As far as I know, anyway. I was playing house in my first apartment, 3,000 miles away.

Her bloodwork continues to be encouraging and her doctor has said at some point that he thinks she’ll make it to Christmas. Although this isn’t happy news, she does love Christmas…

My role this time around was Perspective Shifter. I needed to convince Mom that there are other things to do with one’s time than work and think about work and get ready for work.

I am not necessarily the best person to teach this lesson, but that’s beside the point.

Mom has worked since she could walk, in one way or another. That’s what happens when you grow up on a farm — you have chores from Day 1. She’s owned her own business for at least 20 years, and that takes a lot of focus and work and ambition. And an object in motion takes offense at being expected to stop before it is damn good and ready.

If she had lost an arm instead of some hair, I think it would be easier for her to see that her capacity is diminshed. A physical pain or injury is something even a farmer’s daughter can’t ignore for too long. But as it is, she says she’s not in any real pain, so why can’t she work?

Because she has to drag a laundry basket across the floor — she can’t pick it up.
Because she sits down every 15-20 minutes at work.
Because she needs to use the motorized cart at the store.

She may still have all her limbs, but her body is telling her that it’s time to rest and adapt to a less driven lifestyle. (She’s not listening to her body any more than she’s listening to me — we’re a stubborn breed.)

She had not thought about what kinds of things she would do if she didn’t have to work. There’s gardening and memory-book-making and correspondence. I’m sure there are other things that will wind up on her list, but she’d forgotten about all those other things she’s “always wanted to do.”

And although she had come to terms with selling the house, she hadn’t thought about how that could change her financial options. We did some math and she now realizes it doesn’t all have to go into our inheritance — even just a piece of it can support her for however long she needs.

All of this is starting to take a toll on me. I am feeling worn out and wiped out, and I am not sleeping well. There isn’t much I can do to change what’s stressful in my life — what’s happening is primarily out of my control.

But I can mitigate its effects on me.

* Now that I’m home again, my fitness center beckons. I don’t much care what the scale says, but I feel and sleep better when I’m making good use of the elliptical machine.

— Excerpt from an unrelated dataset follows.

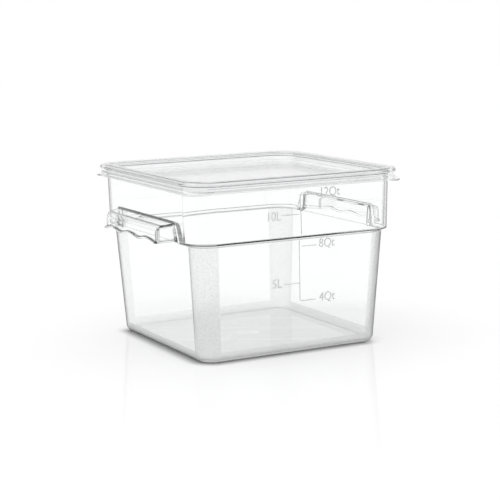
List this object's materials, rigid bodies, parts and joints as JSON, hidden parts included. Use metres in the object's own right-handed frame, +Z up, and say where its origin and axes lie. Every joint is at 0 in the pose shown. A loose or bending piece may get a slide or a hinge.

* I’ve got a renewed interest in cooking, for which I have two people to thank:

  1. Alicia, who generously shares with her friends the chard and other excess items from her CSA share (tonight I shall use chard and the farm-fresh eggs in a frittata — triumph!).
  2. Doug, the vegetarian I met during Mom’s chemo. He gave me a recipe for a portobello casserole that sounds so good and clean and fresh that I feel like going back to my vegetarian-but-not routine. (After college, it took a while to realize that I could afford meat.)

* I will soon schedule a massage. My chiropractor has expanded her practice to include that, acupressure, and acupuncture, so yay!